A compound index on (symbol, timestamp) enables rapid retrieval of all ticks for a specific symbol within a time range. Without this index, queries would scan the entire table. For example, retrieving all 'MSFT' ticks between 2023-01-01 09:30:00 and 2023-01-01 09:35:00 would be instantaneous.
Data partitioning improves performance for very large tables. Partition the tick_data table by symbol or timestamp. For instance, create separate partitions for each month of data. This limits the data scanned during a query.
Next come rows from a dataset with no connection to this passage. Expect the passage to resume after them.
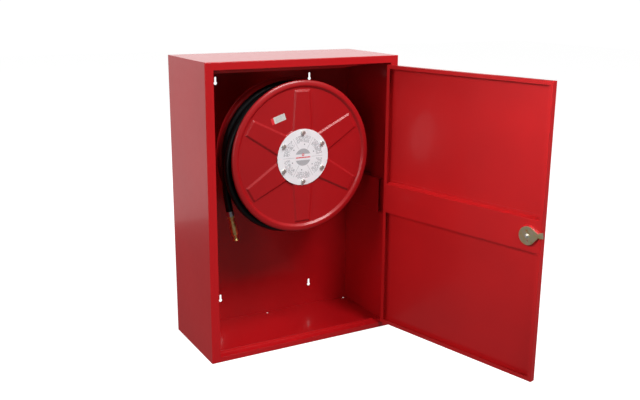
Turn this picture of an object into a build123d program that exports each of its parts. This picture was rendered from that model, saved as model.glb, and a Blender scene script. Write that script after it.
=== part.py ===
from build123d import *
from math import atan2, cos, degrees, pi, radians, sin, tan
import os

os.makedirs("parts", exist_ok=True)

# Wall cabinet with a fixed fire hose reel. Millimetres; +Z up, the door side faces -Y,
# the origin is the middle of the base.

# --- cabinet shell ---
cabinet_width = 750
cabinet_height = 1050
cabinet_depth = 350
shell_sheet = 1.5
flange_side = 30
flange_top = 26
flange_bottom = 20
side_return = 20
sill_return = 35
top_stop = 14
bottom_stop = 8
stop_taper = 190
shell_bend = 2.5
drain_radius = 4
drain_inset = 14
keyhole_spacing = 395
keyhole_from_top = 109
keyhole_from_base = 87
keyhole_head_radius = 6.5
keyhole_slot_width = 8
keyhole_rise = 19.5
pipe_hole_radius = 32

# --- stiffening channel on the right wall ---
channel_projection = 24
channel_height = 133
channel_centre_z = 511
channel_front = 70
channel_length = 225

# --- door ---
door_open = 103
door_sheet = 1.2
door_thickness = 21
door_lip = 13.5
door_side_gap = 3
door_top_gap = 6
door_bottom_gap = 8
door_bend = 1.8
stiffener_face = 108
stiffener_slope = 6.5
stiffener_foot = 8.5
stiffener_free_inset = 4

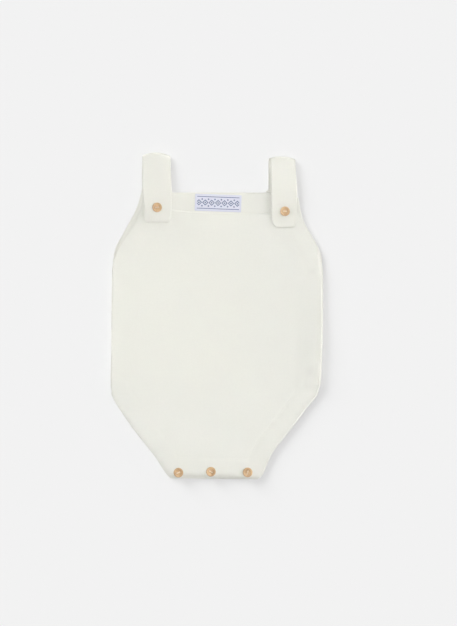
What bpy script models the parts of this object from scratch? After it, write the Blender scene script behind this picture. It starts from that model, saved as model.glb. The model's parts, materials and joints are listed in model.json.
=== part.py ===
"""Baby romper: a knitted bib body laid flat on its back, its straps folded over and buttoned in front.

Frame: metres, +Z up off the surface that the romper lies on, +Y towards the shoulders, +X to the right of
someone who looks down on its front. The origin is at the middle of its footprint, on that surface.
Every cloth piece is one open surface, placed by a function of its own sizes and thickened to a wall.
"""

import math
from collections import namedtuple

import bmesh
import bpy
import numpy as np

# Cloth, seams and hems.
WALL = 0.0018  # the knitted panels
STRAP_WALL = 0.0022
LABEL_WALL = 0.0010
SEAM_GAP = 0.0003  # between pieces that are sewn together or lie on each other
WALL_ROUNDING = 0.00040  # on the raw corners of a wall
THIN_WALL_ROUNDING = 0.25  # or this share of a thin one
CORNER_ANGLE = math.radians(50)  # a sharper corner than this is a raw one

# Heights of the front panel's upper side.
LYING_PLAY = 0.00005
LYING_HEIGHT = 2 * WALL + SEAM_GAP + LYING_PLAY  # where it lies on the back panel
LOFT_REACH = 0.0500  # how far in from an opening's hem the front has all of its loft
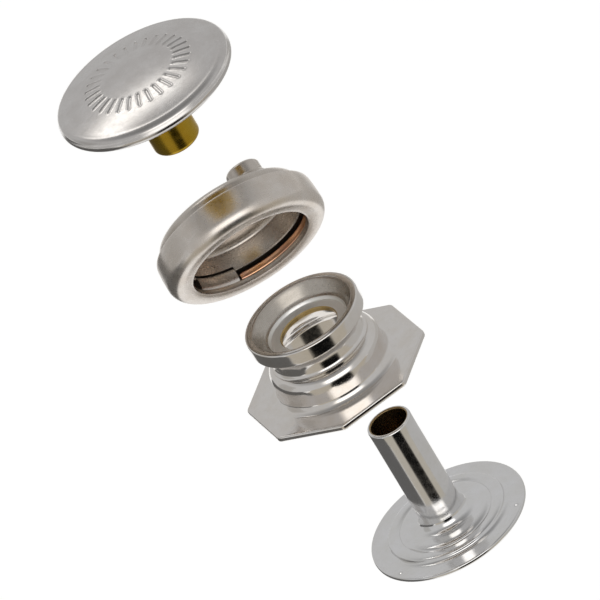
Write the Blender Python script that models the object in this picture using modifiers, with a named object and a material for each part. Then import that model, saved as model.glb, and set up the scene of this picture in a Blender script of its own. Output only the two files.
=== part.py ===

Consider data archiving. Tick data accumulates rapidly. Store recent data in a high-performance database. Move older data to cheaper, slower storage, like Amazon S3 or Google Cloud Storage. Access archived data less frequently.
Bar Data Storage
Bar data aggregates ticks into fixed time intervals. Common intervals include 1-minute, 5-minute, 1-hour, or 1-day bars. Each bar contains open, high, low, close prices, and volume (OHLCV). Bar data volume is significantly lower than tick data. Relational databases manage bar data effectively.
Example Schema (Relational):
CREATE TABLE bar_data (
id BIGINT PRIMARY KEY AUTO_INCREMENT,
symbol VARCHAR(10) NOT NULL,
interval_seconds INT NOT NULL, -- e.g., 60 for 1-minute, 3600 for 1-hour
timestamp DATETIME NOT NULL, -- Bar start time
open_price DECIMAL(18, 6) NOT NULL,
high_price DECIMAL(18, 6) NOT NULL,
low_price DECIMAL(18, 6) NOT NULL,
close_price DECIMAL(18, 6) NOT NULL,
volume BIGINT NOT NULL,
INDEX (symbol, interval_seconds, timestamp) -- Compound index
);
CREATE TABLE bar_data (
id BIGINT PRIMARY KEY AUTO_INCREMENT,
symbol VARCHAR(10) NOT NULL,
interval_seconds INT NOT NULL, -- e.g., 60 for 1-minute, 3600 for 1-hour
timestamp DATETIME NOT NULL, -- Bar start time
open_price DECIMAL(18, 6) NOT NULL,
high_price DECIMAL(18, 6) NOT NULL,
low_price DECIMAL(18, 6) NOT NULL,
close_price DECIMAL(18, 6) NOT NULL,
volume BIGINT NOT NULL,
INDEX (symbol, interval_seconds, timestamp) -- Compound index
);
The bar_data table stores OHLCV information. symbol identifies the asset. interval_seconds defines the bar duration. For example, '60' means 1-minute bars. timestamp marks the start of the bar. open_price, high_price, low_price, close_price record the respective prices. volume aggregates trade volume during the bar interval.
The compound index (symbol, interval_seconds, timestamp) supports efficient queries for specific symbols, timeframes, and date ranges. For example, retrieving all 5-minute bars for 'GOOG' for the last week executes quickly.
Store different bar intervals in the same table. The interval_seconds column differentiates them. This simplifies schema management. Alternatively, create separate tables for each interval (e.g., bar_data_1min, bar_data_5min). Separate tables can offer marginal performance gains for very large datasets but increase schema complexity.
Populate bar data from tick data or direct vendor feeds. If using tick data, aggregate ticks into bars. This process requires careful handling of edge cases, like market holidays or early closes.
Data Integrity and Maintenance
Data integrity holds top importance. Implement robust data validation during ingestion. Check for duplicate records. Ensure timestamps are sequential. Validate price and volume values. Prices should be positive. Volumes should be non-negative.
Regularly back up your databases. Implement a disaster recovery plan. Data loss means losing your historical edge.
Monitor database performance. Optimize queries using EXPLAIN plans. Add or modify indexes as needed. Database maintenance, like re-indexing or vacuuming, keeps performance optimal.
Consider data normalization. For example, store symbol in a separate symbols table and use a foreign key in tick_data and bar_data. This reduces redundancy but adds join overhead for queries. For financial time-series, denormalization often improves read performance. The examples above prioritize read speed by including symbol directly.
The chosen database technology impacts scalability. PostgreSQL with TimescaleDB scales well for both tick and bar data. Dedicated time-series databases like InfluxDB excel with tick data. Cloud-based solutions like Amazon RDS or Google Cloud SQL simplify infrastructure management.
A well-structured database underpins any robust mean reversion strategy. It ensures fast, reliable access to the data required for backtesting and live trading.